[Raw data]
╭──

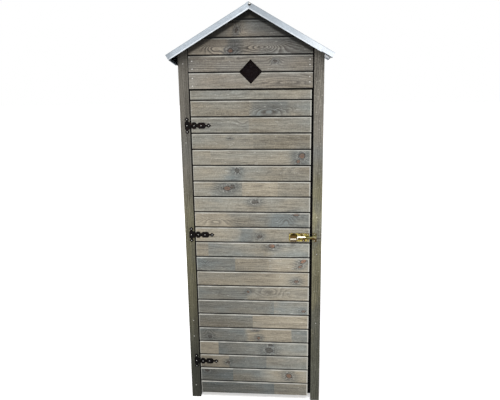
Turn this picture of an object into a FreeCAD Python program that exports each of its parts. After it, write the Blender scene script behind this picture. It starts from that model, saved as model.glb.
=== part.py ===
import FreeCAD, Part
import os
import re

import Sketcher

# Garden storage cabinet: four posts, tongued and grooved boards lying level on every side, a
# gabled roof of two folded metal sheets, and one tall door on three ornamental T-hinges with a
# barrel bolt. Millimetres. Origin at floor level under the middle of the roof, +X to the right
# of somebody facing the door, +Y into the cabinet, +Z up.

# Driving dimensions: name, value, what it is
SIZES = [
    ("cabinet_width", 660, "over the posts, left to right"),
    ("cabinet_depth", 500, "over the posts, front to back"),
    ("ridge_height", 1934, "floor to the underside of the roof sheets at the ridge"),
    ("roof_pitch", 30, "slope of the roof in degrees"),
    ("post_width", 45, "post, seen from the front"),
    ("post_depth", 45, "post, seen from the side"),
    ("panel_recess", 1, "how far the wall boards stand back behind the posts' faces"),
    ("batten_width", 26, "jambs and corner battens that the wall boards are nailed to"),
    ("board_pitch", 75, "cover width of a board"),
    ("board_thickness", 16, "thickness of every cladding board"),
    ("groove_width", 3, "open slot between the fronts of two boards"),
    ("bevel", 3.5, "bevel along a board's upper front edge"),
    ("under_bevel", 1.5, "bevel along a board's lower front edge"),
    ("tongue_thickness", 5, "tongue, front to back"),
    ("tongue_height", 6, "how far a tongue enters the board above"),
    ("tongue_play", 0.3, "room around a tongue in its groove"),
    ("board_gap", 0.4, "room between the backs of two boards"),
    ("wall_foot", 27, "floor to the lowest wall board"),
    ("door_foot", 27, "floor to the door's lower edge"),
    ("bottom_board_width", 70, "lowest board of the door, ripped narrower"),
    ("least_top_board", 18, "narrowest strip that the door's top board may be ripped to"),
    ("hinge_gap", 6, "gap between door and post on the hinge side"),
    ("bolt_gap_top", 10, "gap between door and post on the bolt side, at the top"),
    ("bolt_gap_bottom", 15, "the same gap at the foot, where the door is trimmed narrower"),
    ("head_gap", 6.5, "gap between door and gable"),
    ("gable_boards", 3, "boards of full width in the gable"),
    ("gable_narrow_width", 66, "the board above them, ripped narrower"),
    ("gable_peak", 73, "the pointed piece above that, up to the ridge"),
    ("gable_gap_left", 2.5, "gap between the gable boards and the post on the hinge side"),
    ("gable_gap_right", 6, "the same gap on the bolt side"),
    ("vent_width", 108, "diamond opening in the gable, corner to corner"),
    ("vent_height", 108, "the same, top to bottom"),
    ("header_height", 50, "rail behind the gap over the door"),
    ("header_lap", 16, "how far that rail reaches down behind the door"),
    ("cleat_width", 38, "sloping cleat behind the gable boards"),
    ("mitre_gap", 0.5, "half the open joint between two cleats at the ridge"),
    ("ridge_beam_width", 25, "beam under the ridge"),
    ("ridge_beam_height", 60, "the same, top to bottom"),
    ("eave_rail_height", 45, "rail under each eave, at its outer face"),
    ("rail_lift", 30, "floor to the rails under the cabinet's bottom"),
    ("rail_height", 45, "rails under the cabinet's bottom"),
    ("rail_thickness", 25, "the same, across"),
    ("bottom_thickness", 16, "boards of the cabinet's bottom"),
    ("bottom_boards", 5, "how many boards the bottom has"),
    ("bottom_gap", 2, "gap between them"),
    ("notch_play", 1, "room around a corner batten in the bottom's notches"),
    ("shelf_thickness", 18, "each shelf"),
    ("shelf_low", 640, "floor to the lower shelf's top"),
    ("shelf_high", 1110, "floor to the upper shelf's top"),
    ("shelf_play", 2, "room between a shelf and the corner battens"),
    ("shelf_batten_width", 20, "batten under a shelf's end"),
    ("shelf_batten_height", 25, "the same, top to bottom"),
    ("stile_width", 58, "upright behind the door boards"),
    ("stile_thickness", 20, "uprights, ledge and braces of the door"),
    ("stile_play", 8, "room between a door upright and the jamb beside it"),
    ("stile_end", 5, "room above and below a door upright"),
    ("ledge_height", 60, "level ledge between the door's uprights"),
    ("brace_cut", 78, "height of a brace's upright end cut"),
    ("roof_width", 748, "over both eaves"),
    ("roof_overhang", 50, "roof past the posts, at the front and at the back"),
    ("sheet_thickness", 1, "roof sheet"),
    ("flange_depth", 26, "sheet folded down at the front and at the left eave"),
    ("hem_height", 5, "hem turned up on the outside along the front flange's lower edge"),
    ("edge_fold", 10, "sheet folded down at the back and at the right eave"),
    ("return_slope", 36, "slope in degrees of the left eave's fold back to the wall"),
    ("return_play", 1.5, "room between that fold and the posts"),
    ("ridge_lap", 14, "how far the right sheet laps over the left one"),
    ("ridge_gap", 3, "ridge to the left sheet's upper edge"),
    ("sheet_play", 0.2, "room between two lapped sheets"),
    ("roof_screw_radius", 3.5, "head of a roof screw"),
    ("roof_screw_height", 3, "the same, its height"),
    ("washer_radius", 7, "sealing washer of a roof screw"),
    ("washer_thickness", 1.5, "the same, its thickness"),
    ("roof_screw_length", 22, "shank of a roof screw below the sheet"),
    ("roof_screw_shank", 2.2, "radius of that shank"),
    ("ridge_screw_drop", 11, "ridge down to the screw that holds the lapped flanges"),
    ("ridge_screw_shift", 4, "how far that screw sits to the right of the ridge"),
    ("ridge_screw_length", 10, "shank of that screw below the sheet"),
    ("hinge_foot_rise", 181, "door's lower edge to the middle of the lowest hinge"),
    ("hinge_top_drop", 157.5, "door's upper edge to the middle of the highest hinge"),
    ("hinge_middle_drop", 524, "highest hinge to the middle one"),
    ("leaf_thickness", 2, "plate and strap of a hinge"),
    ("knuckle_radius", 4.25, "rolled knuckle of a hinge"),
    ("knuckle_length", 30, "all knuckles of one hinge together"),
    ("knuckle_gap", 0.3, "end play between two knuckles"),
    ("leaf_relief", 0.6, "room between a leaf and the other leaf's knuckle"),
    ("pin_radius", 2, "hinge pin"),
    ("pin_seat", 0.02, "room around the pin in the plate's knuckles"),
    ("pin_play", 0.08, "running room around the pin in the strap's knuckle"),
    ("pin_head_radius", 3.2, "head of the hinge pin"),
    ("pin_head_height", 1.6, "the same, its height"),
    ("plate_offset", 17.5, "hinge pin to the middle of the hinge plate"),
    ("plate_width", 21, "hinge plate"),
    ("plate_body", 32, "straight part of the hinge plate, top to bottom"),
    ("plate_neck", 6, "width of the necks above and below it"),
    ("plate_neck_rise", 5, "height over which the plate narrows to a neck"),
    ("point_width", 21, "diamond point of the hinge plate"),
    ("point_low", 8, "neck to the widest part of that point"),
    ("point_high", 9.5, "widest part to the tip"),
    ("point_hole", 28.5, "middle of the hinge plate to its outer holes"),
    ("strap_root", 5.5, "hinge pin to the strap's first swelling"),
    ("bulge_height", 31, "first swelling of the strap"),
    ("bulge_length", 21, "the same, along the strap"),
    ("waist_height", 16, "waist between the strap's swellings"),
    ("waist_length", 7, "the same, along the strap"),
    ("second_height", 28, "second swelling of the strap"),
    ("second_length", 36, "the same, along the strap"),
    ("second_end", 21, "height of the second swelling at its outer end"),
    ("throat_height", 8, "throat before the strap's point"),
    ("throat_length", 5, "the same, along the strap"),
    ("tip_height", 20, "diamond point of the strap"),
    ("tip_rise", 9, "throat to the widest part of the point"),
    ("tip_reach", 12, "widest part of the point to its tip"),
    ("corner_cut", 4, "sloping corners of the swellings, along the strap"),
    ("leaf_fillet", 1.2, "rounding of the hinge outlines"),
    ("hole_radius", 2.1, "screw holes in hinges and bolt"),
    ("strap_hole_one", 15.5, "hinge pin to the strap's first hole"),
    ("strap_hole_two", 49, "hinge pin to the strap's second hole"),
    ("strap_hole_three", 84, "hinge pin to the strap's third hole"),
    ("screw_head_radius", 3.4, "head of a hinge or bolt screw"),
    ("screw_head_height", 1.9, "the same, its height"),
    ("screw_shank", 1.8, "radius of its shank"),
    ("screw_length", 14, "its length under the head"),
    ("bolt_height", 874, "floor to the bolt's rod"),
    ("bolt_plate_length", 96, "plate of the barrel bolt"),
    ("bolt_plate_height", 40, "the same, top to bottom"),
    ("bolt_plate_thickness", 2, "the same, its thickness"),
    ("bolt_plate_fillet", 2.5, "rounding of its corners"),
    ("rod_radius", 6.25, "sliding rod of the bolt"),
    ("rod_throw", 31, "how far the thrown rod stands past the plate"),
    ("rod_length", 122, "rod, end to end"),
    ("rod_chamfer", 1.5, "bevel of the rod's leading end"),
    ("rod_play", 0.3, "room around the rod in its barrel"),
    ("barrel_wall", 2.4, "wall of the barrel"),
    ("barrel_length", 38, "the same, along the rod"),
    ("barrel_inset", 17.5, "plate's end to the barrel"),
    ("foot_width", 2.5, "flange of the barrel, above and below it"),
    ("foot_thickness", 2, "the same, its thickness"),
    ("tab_length", 29, "finger tab on the rod, along the rod"),
    ("tab_above", 13, "rod's middle to the tab's upper edge"),
    ("tab_below", 12, "rod's middle to the tab's lip"),
    ("tab_thickness", 2.5, "the same, its thickness"),
    ("tab_lip", 9, "how far the tab's lip stands out"),
    ("tab_inset", 1.5, "rod's outer end to the tab"),
    ("tab_seat", 1.5, "how deep the tab is let into the rod"),
    ("keeper_length", 20, "keeper on the post, along the rod"),
    ("keeper_inset", 0.5, "post's edge to the keeper"),
    ("keeper_play", 0.9, "room around the rod in the keeper"),
    ("keeper_wall", 2, "sheet of the keeper"),
    ("keeper_height", 43, "keeper, end to end"),
    ("nail_radius", 2.3, "head of a nail"),
    ("nail_head", 0.8, "the same, its height"),
    ("nail_shank", 1.1, "radius of its shank"),
    ("nail_length", 30, "its length under the head"),
    ("nail_inset", 19, "post to the nails in the gable boards' ends"),
    ("gable_nail_left_low", 14, "gable board's foot to its lower nail on the left"),
    ("gable_nail_left_high", 48, "the same for the upper nail"),
    ("gable_nail_right_low", 28, "gable board's foot to its lower nail on the right"),
    ("gable_nail_right_high", 51, "the same for the upper nail"),
    ("post_nail_first", 68, "floor to the nails in the posts, from the lowest"),
    ("post_nail_second", 345, "the next nail up"),
    ("post_nail_third", 430, "the next nail up"),
    ("post_nail_fourth", 789, "the next nail up"),
    ("post_nail_fifth", 417, "post's outer top edge down to the next nail"),
    ("post_nail_sixth", 61, "post's outer top edge down to the highest nail"),
]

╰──

Using the data above, restate word for word the lines from its opening line through the line that contains "import Sketcher", and no more.

[In response]
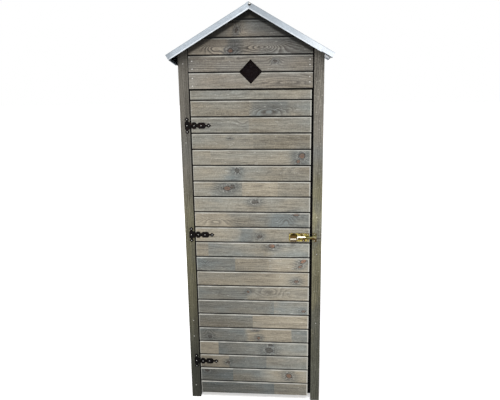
Turn this picture of an object into a FreeCAD Python program that exports each of its parts. After it, write the Blender scene script behind this picture. It starts from that model, saved as model.glb.
=== part.py ===
import FreeCAD, Part
import os
import re

import Sketcher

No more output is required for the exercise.